## WHAT TO PRODUCE
Can all of these lines be returned exactly?

## RAW DATA
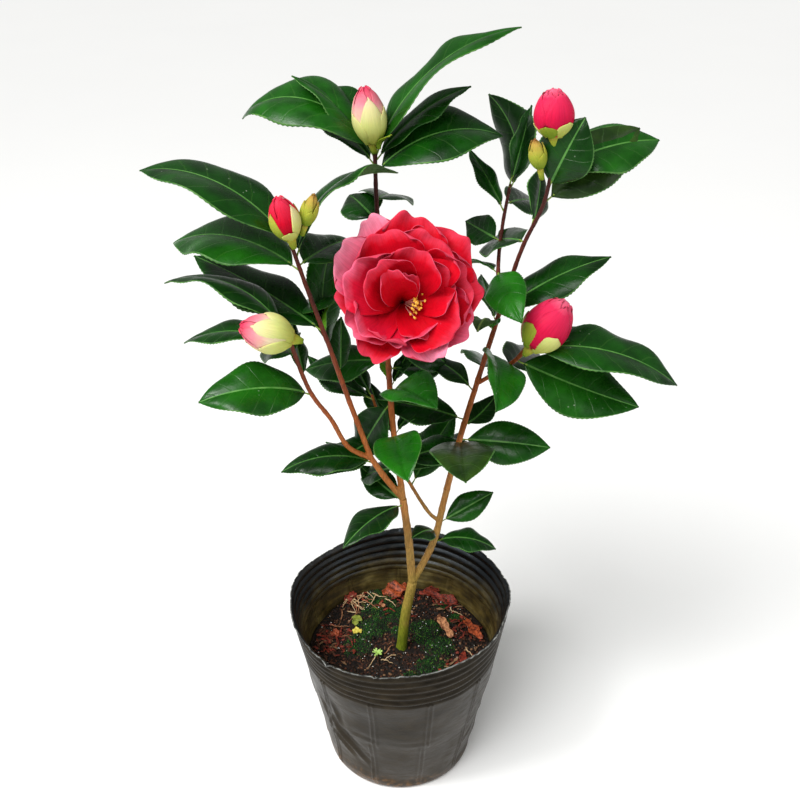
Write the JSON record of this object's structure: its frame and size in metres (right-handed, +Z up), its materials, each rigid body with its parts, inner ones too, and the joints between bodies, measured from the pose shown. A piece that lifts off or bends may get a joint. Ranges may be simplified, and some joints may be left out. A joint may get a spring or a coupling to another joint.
{
  "type": "potted camellia shrub",
  "caption": "Young upright flowering shrub with glossy leaves, an open bloom and buds, in a soft ribbed nursery pot.",
  "frame": {"origin": "centre of the flat underside of the pot", "axes": "+Z up along the pot, -Y towards the side the open bloom faces, +X to the right seen from that side"},
  "size_m": [0.3197, 0.1817, 0.5333],
  "materials": {
    "pot": "thin black polyethylene with a soft worn sheen",
    "mix": "dark moist bark and peat",
    "green_bark": "smooth olive young bark",
    "bark": "smooth orange-brown young bark",
    "leaf": "glossy dark green",
    "petal": "soft satin rose red",
    "red_bud": "satin rose pink",
    "green_bud": "satin pale green"
  },
  "bodies": {
    "root": {"nursery_pot": "pot", "potting_mix": "mix", "trunk": "green_bark", "left_stem": "green_bark", "right_bough": "bark", "leader": "bark", "left_fork": "bark", "left_bough": "bark", "low_left_bough": "bark", "right_inner_shoot": "bark", "right_outer_shoot": "bark", "right_side_shoot": "bark", "crossing_twig": "bark", "bloom_stalk": "bark", "leader_bud": "green_bud", "left_red_bud": "red_bud", "left_green_bud": "green_bud", "low_left_bud": "green_bud", "right_round_bud": "red_bud", "right_green_bud": "green_bud", "right_side_bud": "red_bud", "open_bloom": "petal", "leader_crown_foliage": "leaf", "leader_high_foliage": "leaf", "leader_middle_foliage": "leaf", "leader_low_foliage": "leaf", "leader_foot_foliage": "leaf", "left_tip_foliage": "leaf", "left_upper_foliage": "leaf", "left_middle_foliage": "leaf", "left_fork_leaves_foliage": "leaf", "low_left_tip_foliage": "leaf", "low_left_middle_foliage": "leaf", "left_stem_leaves_foliage": "leaf", "crossing_tip_foliage": "leaf", "crossing_middle_foliage": "leaf", "right_foot_foliage": "leaf", "right_middle_foliage": "leaf", "right_upper_foliage": "leaf", "right_fork_foliage": "leaf", "inner_shoot_tip_foliage": "leaf", "inner_shoot_foot_foliage": "leaf", "outer_shoot_tip_foliage": "leaf", "outer_shoot_middle_foliage": "leaf", "side_shoot_leaves_foliage": "leaf"}
  },
  "joints": []
}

## FULL RESPONSE
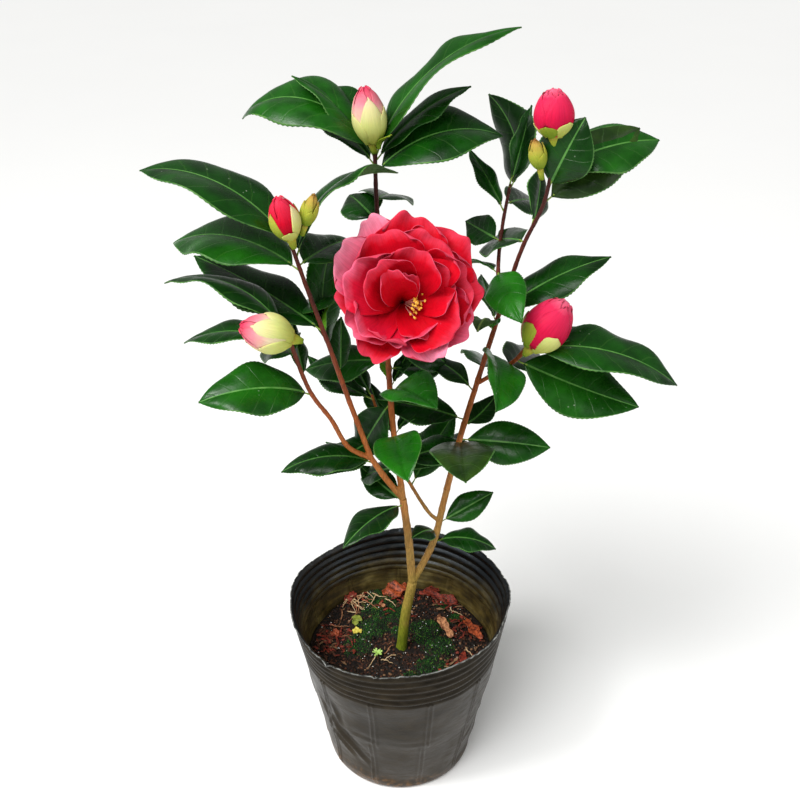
Write the JSON record of this object's structure: its frame and size in metres (right-handed, +Z up), its materials, each rigid body with its parts, inner ones too, and the joints between bodies, measured from the pose shown. A piece that lifts off or bends may get a joint. Ranges may be simplified, and some joints may be left out. A joint may get a spring or a coupling to another joint.
{
  "type": "potted camellia shrub",
  "caption": "Young upright flowering shrub with glossy leaves, an open bloom and buds, in a soft ribbed nursery pot.",
  "frame": {"origin": "centre of the flat underside of the pot", "axes": "+Z up along the pot, -Y towards the side the open bloom faces, +X to the right seen from that side"},
  "size_m": [0.3197, 0.1817, 0.5333],
  "materials": {
    "pot": "thin black polyethylene with a soft worn sheen",
    "mix": "dark moist bark and peat",
    "green_bark": "smooth olive young bark",
    "bark": "smooth orange-brown young bark",
    "leaf": "glossy dark green",
    "petal": "soft satin rose red",
    "red_bud": "satin rose pink",
    "green_bud": "satin pale green"
  },
  "bodies": {
    "root": {"nursery_pot": "pot", "potting_mix": "mix", "trunk": "green_bark", "left_stem": "green_bark", "right_bough": "bark", "leader": "bark", "left_fork": "bark", "left_bough": "bark", "low_left_bough": "bark", "right_inner_shoot": "bark", "right_outer_shoot": "bark", "right_side_shoot": "bark", "crossing_twig": "bark", "bloom_stalk": "bark", "leader_bud": "green_bud", "left_red_bud": "red_bud", "left_green_bud": "green_bud", "low_left_bud": "green_bud", "right_round_bud": "red_bud", "right_green_bud": "green_bud", "right_side_bud": "red_bud", "open_bloom": "petal", "leader_crown_foliage": "leaf", "leader_high_foliage": "leaf", "leader_middle_foliage": "leaf", "leader_low_foliage": "leaf", "leader_foot_foliage": "leaf", "left_tip_foliage": "leaf", "left_upper_foliage": "leaf", "left_middle_foliage": "leaf", "left_fork_leaves_foliage": "leaf", "low_left_tip_foliage": "leaf", "low_left_middle_foliage": "leaf", "left_stem_leaves_foliage": "leaf", "crossing_tip_foliage": "leaf", "crossing_middle_foliage": "leaf", "right_foot_foliage": "leaf", "right_middle_foliage": "leaf", "right_upper_foliage": "leaf", "right_fork_foliage": "leaf", "inner_shoot_tip_foliage": "leaf", "inner_shoot_foot_foliage": "leaf", "outer_shoot_tip_foliage": "leaf", "outer_shoot_middle_foliage": "leaf", "side_shoot_leaves_foliage": "leaf"}
  },
  "joints": []
}